Il est difficile d’imaginer le traumatisme subi par ce pays d’un peu plus d’un million d’habitants. Colonie portugaise, le Timor se déclare indépendant en 1975 pour être aussitôt envahi par l’Indonésie. L’armée du général Soeharto tentera en vain d’écraser la résistance en commettant emprisonnements, tortures, viols et massacres : un génocide qui fera plus de 200 000 victimes. Ayant voté pour son indépendance en 1999, après le départ de Soeharto, ce pays très pauvre est alors pillé, saccagé par des milices pro-indonésiennes. L’environnement a subi sa part de destructions : l’armée indonésienne a systématiquement détruit les forêts, où se cachaient les résistants.
Quand la reconstruction passe par l’environnement
Une poignée d’hommes déterminés tentent aujourd’hui de reconstruire le pays.

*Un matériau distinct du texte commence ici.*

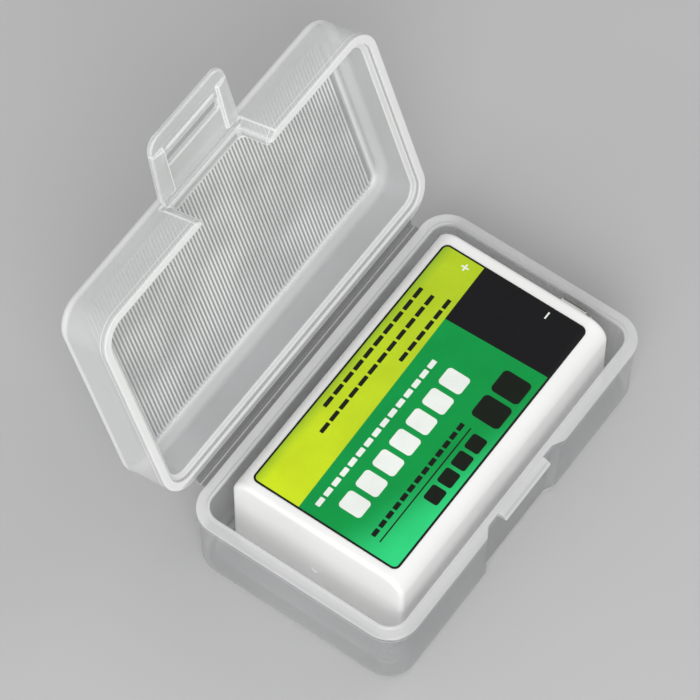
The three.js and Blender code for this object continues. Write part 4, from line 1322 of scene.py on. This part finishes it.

Parmi eux, Demetrio lutte pour l’environnement : « Nous devons montrer qu’il n’y a pas de contradiction entre l’urgence d’une reconstruction économique et la protection des milieux naturels : au contraire, il n’y aura pour le Timor oriental de développement durable qu’adossé à une politique de l’environnement. » Son mouvement, Haburas, signifie « Reverdir » en tetum, la langue locale. Proche des leaders du pays, dont il a partagé la lutte pour l’Indépendance, Demetrio a fait inclure quatre articles-clés sur la protection de l’environnement dans la constitution : un exemple pour bien des pays.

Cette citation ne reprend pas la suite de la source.